# [PROBLEM DESCRIPTION]
Copy every line of the listing exactly.

# [SUPPLIED MATERIAL]
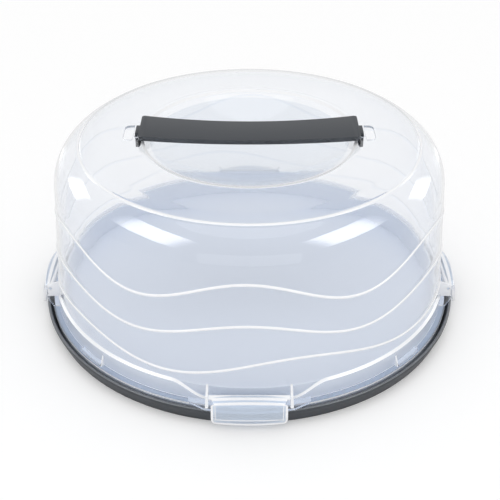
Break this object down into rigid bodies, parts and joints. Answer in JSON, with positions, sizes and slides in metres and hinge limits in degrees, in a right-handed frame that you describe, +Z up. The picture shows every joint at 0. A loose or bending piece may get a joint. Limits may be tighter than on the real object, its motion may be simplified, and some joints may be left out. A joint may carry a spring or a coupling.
{
  "type": "cake carrier",
  "caption": "Round cake carrier: shallow tray in a dark ring, clear domed lid that lifts off, hinged side clips and a flat carrying strap over a finger bowl.",
  "frame": {"origin": "centre of the base, on the surface that it stands on", "axes": "+Z up; the front clip faces -Y; the carrying strap lies along X"},
  "size_m": [0.3524, 0.3524, 0.1572],
  "materials": {
    "anthracite_plastic": "fine satin grain",
    "pale_plastic": "milky satin, slightly blue grey",
    "clear_plastic": "clear, polished",
    "frosted_plastic": "translucent, polished outside"
  },
  "bodies": {
    "base": {"base_tray": "pale_plastic", "base_ring": "anthracite_plastic"},
    "lid": {"lid": "clear_plastic"},
    "handle": {"handle": "anthracite_plastic"},
    "front_clip": {"front_clip": "frosted_plastic"},
    "right_clip": {"right_clip": "frosted_plastic"},
    "back_clip": {"back_clip": "frosted_plastic"},
    "left_clip": {"left_clip": "frosted_plastic"}
  },
  "joints": [
    {"name": "lid_lift", "type": "slide", "parent": "base", "child": "lid", "axis": [0, 0, 1], "range_m": [0, 0.15]},
    {"name": "handle_lift", "type": "slide", "parent": "lid", "child": "handle", "axis": [0, 0, 1], "range_m": [0, 0.006]},
    {"name": "front_clip_hinge", "type": "hinge", "parent": "lid", "child": "front_clip", "pos_m": [0, -0.1662, 0.0224], "axis": [-1, 0, 0], "range_deg": [0, 100]},
    {"name": "right_clip_hinge", "type": "hinge", "parent": "lid", "child": "right_clip", "pos_m": [0.1662, 0, 0.0224], "axis": [0, -1, 0], "range_deg": [0, 100]},
    {"name": "back_clip_hinge", "type": "hinge", "parent": "lid", "child": "back_clip", "pos_m": [0, 0.1662, 0.0224], "axis": [1, 0, 0], "range_deg": [0, 100]},
    {"name": "left_clip_hinge", "type": "hinge", "parent": "lid", "child": "left_clip", "pos_m": [-0.1662, 0, 0.0224], "axis": [0, 1, 0], "range_deg": [0, 100]}
  ]
}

# [EXERCISE SOLUTION]
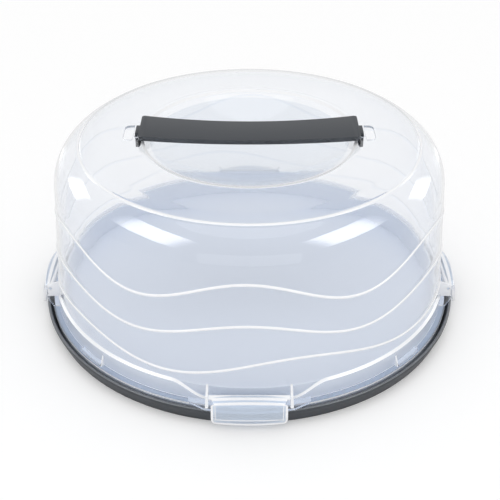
Break this object down into rigid bodies, parts and joints. Answer in JSON, with positions, sizes and slides in metres and hinge limits in degrees, in a right-handed frame that you describe, +Z up. The picture shows every joint at 0. A loose or bending piece may get a joint. Limits may be tighter than on the real object, its motion may be simplified, and some joints may be left out. A joint may carry a spring or a coupling.
{
  "type": "cake carrier",
  "caption": "Round cake carrier: shallow tray in a dark ring, clear domed lid that lifts off, hinged side clips and a flat carrying strap over a finger bowl.",
  "frame": {"origin": "centre of the base, on the surface that it stands on", "axes": "+Z up; the front clip faces -Y; the carrying strap lies along X"},
  "size_m": [0.3524, 0.3524, 0.1572],
  "materials": {
    "anthracite_plastic": "fine satin grain",
    "pale_plastic": "milky satin, slightly blue grey",
    "clear_plastic": "clear, polished",
    "frosted_plastic": "translucent, polished outside"
  },
  "bodies": {
    "base": {"base_tray": "pale_plastic", "base_ring": "anthracite_plastic"},
    "lid": {"lid": "clear_plastic"},
    "handle": {"handle": "anthracite_plastic"},
    "front_clip": {"front_clip": "frosted_plastic"},
    "right_clip": {"right_clip": "frosted_plastic"},
    "back_clip": {"back_clip": "frosted_plastic"},
    "left_clip": {"left_clip": "frosted_plastic"}
  },
  "joints": [
    {"name": "lid_lift", "type": "slide", "parent": "base", "child": "lid", "axis": [0, 0, 1], "range_m": [0, 0.15]},
    {"name": "handle_lift", "type": "slide", "parent": "lid", "child": "handle", "axis": [0, 0, 1], "range_m": [0, 0.006]},
    {"name": "front_clip_hinge", "type": "hinge", "parent": "lid", "child": "front_clip", "pos_m": [0, -0.1662, 0.0224], "axis": [-1, 0, 0], "range_deg": [0, 100]},
    {"name": "right_clip_hinge", "type": "hinge", "parent": "lid", "child": "right_clip", "pos_m": [0.1662, 0, 0.0224], "axis": [0, -1, 0], "range_deg": [0, 100]},
    {"name": "back_clip_hinge", "type": "hinge", "parent": "lid", "child": "back_clip", "pos_m": [0, 0.1662, 0.0224], "axis": [1, 0, 0], "range_deg": [0, 100]},
    {"name": "left_clip_hinge", "type": "hinge", "parent": "lid", "child": "left_clip", "pos_m": [-0.1662, 0, 0.0224], "axis": [0, 1, 0], "range_deg": [0, 100]}
  ]
}